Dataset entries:

════════════════════

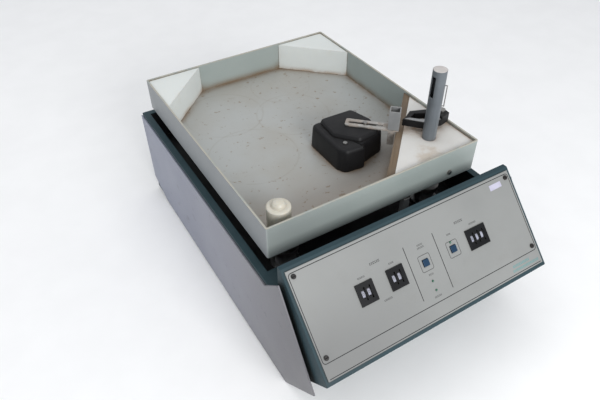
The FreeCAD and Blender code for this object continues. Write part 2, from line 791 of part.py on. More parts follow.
transit_post = block(
    "transit_post_shape",
    ("post_x - post_side / 2", "post_x + post_side / 2"),
    ("tray_front - 1", "tray_front - 1 + post_side"),
    ("deck_top", "tray_bottom - transit_gap"),
)
node("transit_post", rounded("transit_post_soft", transit_post, "1.5"))

hub_low = "deck_level - 40"
main_housing = cut(
    "main_housing_shape",
    fuse(
        "main_housing_solid",
        [
            rod("main_flange", "main_bearing + 18", 0, "main_y", ("deck_top", "deck_top + 4")),
            rod("main_hub", "main_bearing + 6", 0, "main_y", (hub_low, "deck_top + 4")),
        ],
    ),
    rod("main_seat", "main_bearing + seat_gap", 0, "main_y", (f"{hub_low} + 2", "deck_top + 5")),
    rod("main_hub_hole", "main_bearing - 4", 0, "main_y", (f"{hub_low} - 1", "deck_top + 5")),
)
node("main_bearing_housing", main_housing)

idler_housings = []
for label, x, y in IDLERS:
    idler_housings.append(
        cut(
            f"{label}_housing",
            fuse(
                f"{label}_housing_solid",
                [
                    rod(f"{label}_flange", "idler_bearing + 9", x, y, ("deck_top", "deck_top + 4")),
                    rod(f"{label}_hub", "idler_bearing + 3", x, y, ("deck_top", "web_level - 4")),
                ],
            ),
            rod(f"{label}_seat", "idler_bearing + seat_gap", x, y, ("deck_top + 1", "web_level")),
            rod(f"{label}_hole", "idler_bearing - 3", x, y, ("deck_top - 1", "web_level")),
        )
    )
node("idler_housings", group("idler_housings_group", idler_housings))


def bearing(name, outer, inner, width, x, y, z):
    """A ball bearing as one ring."""
    top = f"{z} + {width}"
    ring = rod(name + "_ring", outer, x, y, (z, top))
    hole = rod(name + "_bore", f"{inner} + run_gap", x, y, (f"{z} - 1", f"{top} + 1"))
    return cut(name, ring, hole)


shaft_bearings = [
    bearing(
        "lower_main", "main_bearing", "shaft_radius", "main_bearing_width", 0, "main_y", f"{hub_low} + 2"
    ),
    bearing(
        "upper_main", "main_bearing", "shaft_radius", "main_bearing_width", 0, "main_y",
        "deck_top + 4 - main_bearing_width",
    ),
]
for label, x, y in IDLERS:
    for place, z in (
        ("lower", "deck_top + 1"),
        ("upper", "web_level - 4 - idler_bearing_width"),
    ):
        shaft_bearings.append(
            bearing(f"{label}_{place}", "idler_bearing", "idler_radius", "idler_bearing_width", x, y, z)
        )
node("shaft_bearings", group("shaft_bearings_group", shaft_bearings))

main_crank = fuse(
    "main_crank_shape",
    [
        rod("main_shaft", "shaft_radius", 0, "main_y", (f"{hub_low} - 6", "web_level + 1")),
        rod("main_web", "shaft_radius + orbit + 6", 0, "main_y", ("web_level", "web_top")),
        rod("main_pin", "shaft_radius", 0, "main_y + orbit", ("web_top - 1", "pin_top")),
    ],
)
node("main_crank", main_crank)

pulley_top = "pulley_level + pulley_width"
crank_pulley = cut(
    "crank_pulley_shape",
    fuse(
        "crank_pulley_solid",
        [
            rod("crank_drum", "crank_pulley", 0, "main_y", ("pulley_level", pulley_top)),
            rod("crank_low_rim", "crank_pulley + 3.5", 0, "main_y", ("pulley_level", "pulley_level + 1")),
            rod("crank_top_rim", "crank_pulley + 3.5", 0, "main_y", (f"{pulley_top} - 1", pulley_top)),
        ],
    ),
    rod(
        "crank_pulley_bore",
        "shaft_radius + seat_gap",
        0,
        "main_y",
        ("pulley_level - 1", f"{pulley_top} + 1"),
    ),
)
node("crank_pulley", crank_pulley)

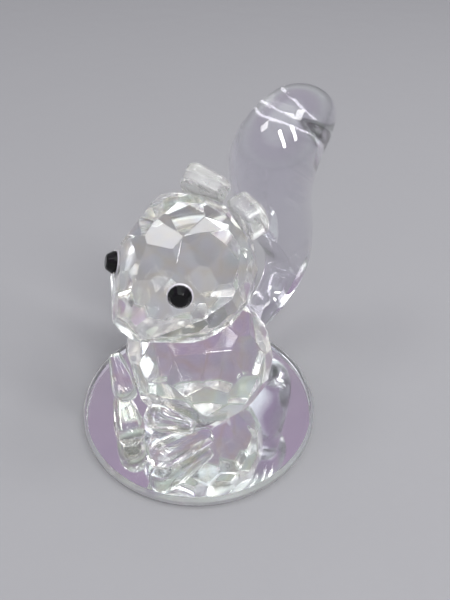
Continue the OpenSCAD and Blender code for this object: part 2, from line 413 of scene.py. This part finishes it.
def glue_spot(node, material, spread=1.06, flare=0.0, wobble=0.05):
    """A film of adhesive that has squeezed out unevenly round the CAD film, and flares out at its foot."""
    shape = cad_shape(node)
    cap = max(shape.faces, key=lambda f: f.calc_area())
    normal = cap.normal.copy()
    if normal.dot(cap.calc_center_median() - HEART) < 0:
        normal.negate()
    middle = sum((v.co for v in shape.verts), Vector()) / len(shape.verts)
    reach = max(abs((v.co - middle).dot(normal)) for v in shape.verts)
    radius = max((v.co - middle - normal * (v.co - middle).dot(normal)).length for v in shape.verts)
    shape.free()
    place = Matrix.Translation(middle) @ normal.to_track_quat("Z", "Y").to_matrix().to_4x4()
    half = reach - 0.005 * MM
    profile = [(0.97, -1.0), (1.0, -0.55), (1.01, 0.0), (1.0, 0.55), (0.97, 1.0)]
    sides = 64
    film = bmesh.new()
    rings = []
    for out, up in profile:
        ring = []
        for i in range(sides):
            a = 2 * math.pi * i / sides
            swell = noise.noise(Vector((math.cos(a) * 1.7, math.sin(a) * 1.7, len(node)))) * wobble
            r = radius * spread * (out + swell) * (1 + flare * (1 - up) / 2)
            ring.append(film.verts.new(place @ Vector((r * math.cos(a), r * math.sin(a), half * up))))
        rings.append(ring)
    loft(film, rings)
    return piece(node.replace("bond", "glue"), as_mesh(film, node), material, "adhesive", node)


def squirrel():
    clear = crystal("clear crystal")
    misty = moulded_crystal("moulded crystal")
    black = jet("jet crystal")
    glue = adhesive("clear adhesive")
    bead = squeezed_adhesive("squeezed adhesive")
    soft_stone("torso", "torso_stone", clear, softness=0.03 * MM, detail=7)
    cut_stone("head", "head_stone", clear)
    drawn_tail()
    for side in ("left", "right"):
        soft_stone(f"ear_{side}", f"ear_{side}_stone", misty, softness=0.05 * MM, detail=5)
        for limb, softness in (("arm", 0.3 * MM), ("foot", 0.5 * MM)):
            soft_stone(
                f"{limb}_{side}", f"{limb}_{side}_stone", clear, softness, detail=6,
                seat=f"bond_{limb}_{side}")
        cut_stone(f"eye_{side}", f"eye_{side}_stone", black, slot="jet_crystal", rounding=0.02 * MM)
        glue_spot(f"bond_eye_{side}", bead, spread=1.13, flare=0.14, wobble=0.015)
        for joint in ("ear", "arm", "foot"):
            glue_spot(f"bond_{joint}_{side}", glue)
    for joint in ("torso", "neck", "tail"):
        glue_spot(f"bond_{joint}", glue)


# ---- studio ----


def ground():
    """A plain pale floor."""
    half_width = 3
    shape = bmesh.new()
    bmesh.ops.create_grid(shape, x_segments=8, y_segments=8, size=half_width)
    mesh = as_mesh(shape, "floor")
    mesh.materials.append(floor_finish("floor"))
    floor = bpy.data.objects.new("floor", mesh)
    bpy.context.scene.collection.objects.link(floor)


def softbox(name, azimuth, elevation, width, height, power, lean=0):
    """A soft rectangular light. Azimuth 0 is in front of the squirrel and 90 on its left."""
    light = bpy.data.lights.new(name, "AREA")
    light.shape = "RECTANGLE"
    light.size, light.size_y = width, height
    light.energy = power
    a, e = math.radians(azimuth), math.radians(elevation)
    way = Vector((math.sin(a) * math.cos(e), -math.cos(a) * math.cos(e), math.sin(e)))
    place = Matrix.Translation(HEART + way * LIGHTS_AWAY)
    lamp = bpy.data.objects.new(name, light)
    facing = way.to_track_quat("Z", "Y").to_matrix().to_4x4()
    lamp.matrix_world = place @ facing @ Matrix.Rotation(math.radians(lean), 4, "Z")
    bpy.context.scene.collection.objects.link(lamp)


def surroundings():
    """A plain room: white overhead, lavender walls, pale green low down and dim below."""
    world = bpy.data.worlds.new("room")
    bpy.context.scene.world = world
    world.use_nodes = True
    tree = world.node_tree
    nodes, links = tree.nodes, tree.links
    toward = nodes.new("ShaderNodeVectorMath")
    toward.operation = "DOT_PRODUCT"
    toward.inputs[1].default_value = Vector((0.15, -0.1, 0.98)).normalized()
    links.new(nodes.new("ShaderNodeTexCoord").outputs["Generated"], toward.inputs[0])
    tones = (
        (0.0, (0.2, 0.21, 0.205)), (0.25, (0.52, 0.58, 0.54)), (0.5, (0.38, 0.33, 0.4)),
        (0.74, (0.4, 0.31, 0.44)), (0.9, (1.35, 1.42, 1.42)))
    links.new(colour_ramp(tree, toward.outputs["Value"], tones), nodes["Background"].inputs["Color"])


def camera():
    """The photograph's viewpoint: close, from the front left and above."""
    eye = bpy.data.cameras.new("camera")
    eye.sensor_width = 36
    eye.lens = 33.6
    eye.clip_start = 0.005
    stand = bpy.data.objects.new("camera", eye)
    heading, pitch, roll = (math.radians(x) for x in (36.435, 39.51, 1.507))
    turn = (Matrix.Rotation(heading, 4, "Z") @ Matrix.Rotation(math.pi / 2 - pitch, 4, "X")
            @ Matrix.Rotation(roll, 4, "Z"))
    stand.matrix_world = Matrix.Translation(Vector((41.825, -49.845, 77.848)) * MM) @ turn
    bpy.context.scene.collection.objects.link(stand)
    bpy.context.scene.camera = stand


def studio():
    ground()
    surroundings()
    softbox("window", azimuth=62, elevation=53, width=0.07, height=0.4, power=2.2, lean=20)
    softbox("window_pane", azimuth=98, elevation=47, width=0.06, height=0.28, power=1.2)
    softbox("door", azimuth=-51, elevation=62, width=0.17, height=0.17, power=0.6)
    softbox("skylight", azimuth=132, elevation=55, width=0.17, height=0.17, power=0.6)
    camera()
    bpy.context.scene.view_settings.view_transform = "Standard"
    paths = bpy.context.scene.cycles
    paths.max_bounces = 32
    paths.transmission_bounces = 32
    paths.glossy_bounces = 32
    paths.sample_clamp_indirect = 8


mirror_base()
squirrel()
studio()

════════════════════

§ SET PROBLEM: In the records above, how many lines hold the string "Blender"? Reply with only the number.

§ WRITTEN ANSWER: 2